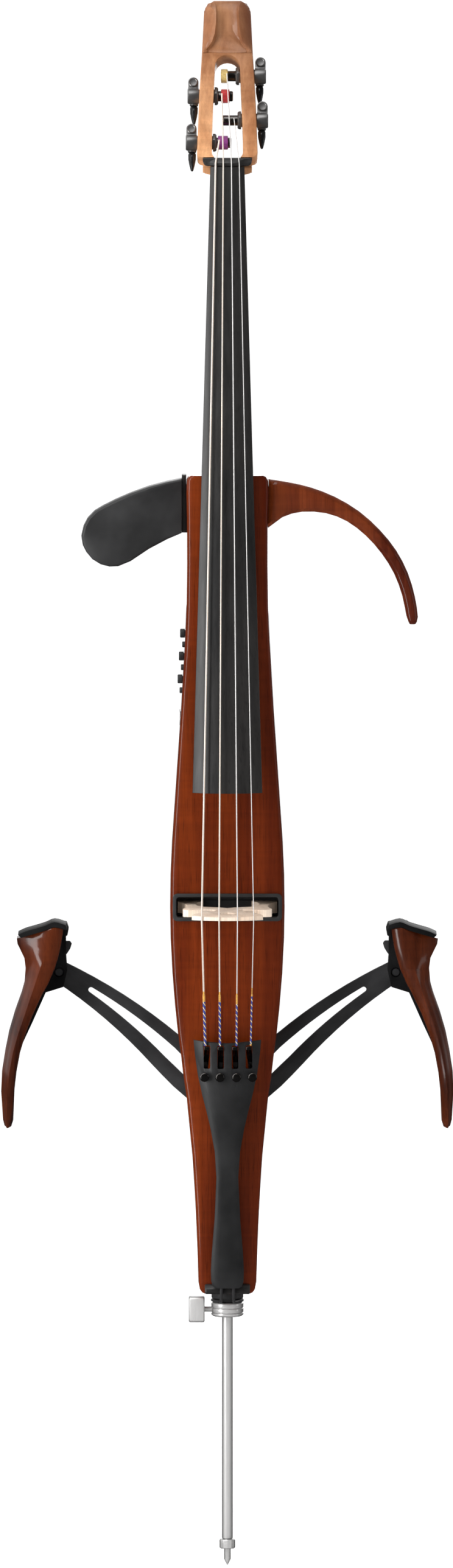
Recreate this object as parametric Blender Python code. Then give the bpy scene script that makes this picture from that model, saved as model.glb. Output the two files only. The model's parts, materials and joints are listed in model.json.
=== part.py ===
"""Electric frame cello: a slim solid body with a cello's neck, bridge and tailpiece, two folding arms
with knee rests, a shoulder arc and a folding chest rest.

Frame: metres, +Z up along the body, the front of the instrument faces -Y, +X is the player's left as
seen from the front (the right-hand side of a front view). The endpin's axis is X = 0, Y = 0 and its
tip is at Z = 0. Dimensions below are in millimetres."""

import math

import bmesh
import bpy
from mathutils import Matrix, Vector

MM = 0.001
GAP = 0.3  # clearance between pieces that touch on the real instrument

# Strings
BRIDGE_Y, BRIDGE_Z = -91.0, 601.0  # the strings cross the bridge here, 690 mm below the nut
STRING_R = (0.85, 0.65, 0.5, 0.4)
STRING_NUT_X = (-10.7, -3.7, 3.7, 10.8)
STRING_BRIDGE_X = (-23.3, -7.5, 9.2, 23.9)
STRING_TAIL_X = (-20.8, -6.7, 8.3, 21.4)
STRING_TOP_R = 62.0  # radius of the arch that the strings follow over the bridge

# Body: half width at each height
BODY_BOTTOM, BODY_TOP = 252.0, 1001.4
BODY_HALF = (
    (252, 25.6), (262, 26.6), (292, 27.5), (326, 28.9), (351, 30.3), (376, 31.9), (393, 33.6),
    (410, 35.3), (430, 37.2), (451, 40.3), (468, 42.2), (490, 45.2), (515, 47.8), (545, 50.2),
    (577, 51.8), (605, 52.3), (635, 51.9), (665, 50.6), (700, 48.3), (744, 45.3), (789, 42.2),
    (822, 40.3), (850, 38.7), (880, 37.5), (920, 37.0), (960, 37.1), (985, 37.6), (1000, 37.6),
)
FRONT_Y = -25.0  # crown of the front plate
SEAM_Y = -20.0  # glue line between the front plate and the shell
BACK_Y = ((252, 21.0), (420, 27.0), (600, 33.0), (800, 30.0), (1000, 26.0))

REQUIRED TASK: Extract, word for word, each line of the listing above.

OUTPUT BELOW:
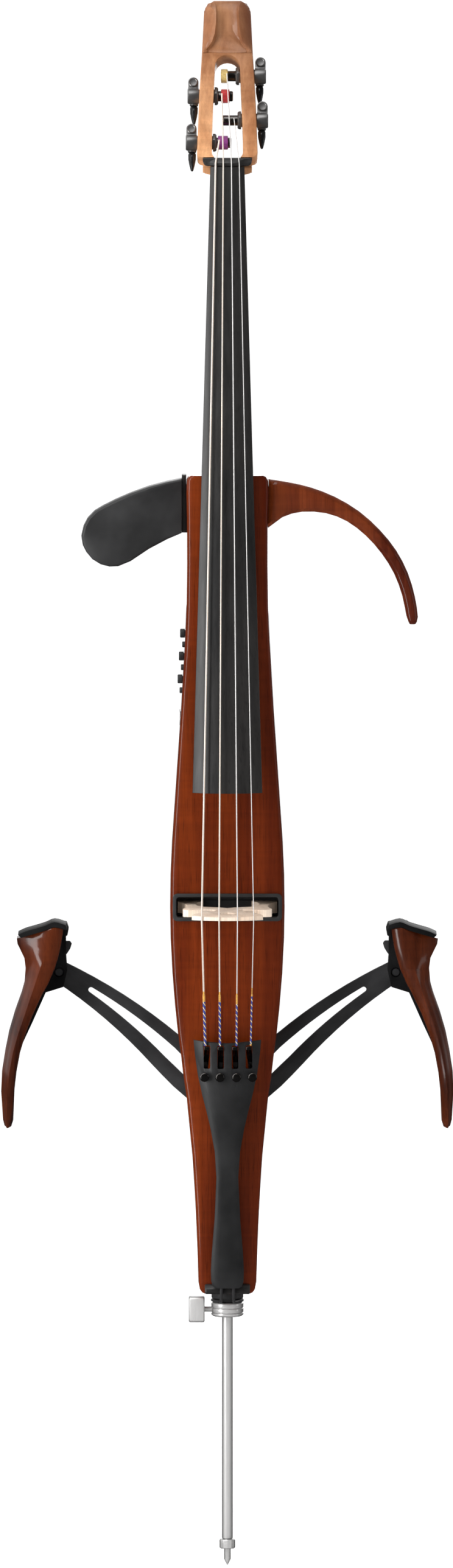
Recreate this object as parametric Blender Python code. Then give the bpy scene script that makes this picture from that model, saved as model.glb. Output the two files only. The model's parts, materials and joints are listed in model.json.
=== part.py ===
"""Electric frame cello: a slim solid body with a cello's neck, bridge and tailpiece, two folding arms
with knee rests, a shoulder arc and a folding chest rest.

Frame: metres, +Z up along the body, the front of the instrument faces -Y, +X is the player's left as
seen from the front (the right-hand side of a front view). The endpin's axis is X = 0, Y = 0 and its
tip is at Z = 0. Dimensions below are in millimetres."""

import math

import bmesh
import bpy
from mathutils import Matrix, Vector

MM = 0.001
GAP = 0.3  # clearance between pieces that touch on the real instrument

# Strings
BRIDGE_Y, BRIDGE_Z = -91.0, 601.0  # the strings cross the bridge here, 690 mm below the nut
STRING_R = (0.85, 0.65, 0.5, 0.4)
STRING_NUT_X = (-10.7, -3.7, 3.7, 10.8)
STRING_BRIDGE_X = (-23.3, -7.5, 9.2, 23.9)
STRING_TAIL_X = (-20.8, -6.7, 8.3, 21.4)
STRING_TOP_R = 62.0  # radius of the arch that the strings follow over the bridge

# Body: half width at each height
BODY_BOTTOM, BODY_TOP = 252.0, 1001.4
BODY_HALF = (
    (252, 25.6), (262, 26.6), (292, 27.5), (326, 28.9), (351, 30.3), (376, 31.9), (393, 33.6),
    (410, 35.3), (430, 37.2), (451, 40.3), (468, 42.2), (490, 45.2), (515, 47.8), (545, 50.2),
    (577, 51.8), (605, 52.3), (635, 51.9), (665, 50.6), (700, 48.3), (744, 45.3), (789, 42.2),
    (822, 40.3), (850, 38.7), (880, 37.5), (920, 37.0), (960, 37.1), (985, 37.6), (1000, 37.6),
)
FRONT_Y = -25.0  # crown of the front plate
SEAM_Y = -20.0  # glue line between the front plate and the shell
BACK_Y = ((252, 21.0), (420, 27.0), (600, 33.0), (800, 30.0), (1000, 26.0))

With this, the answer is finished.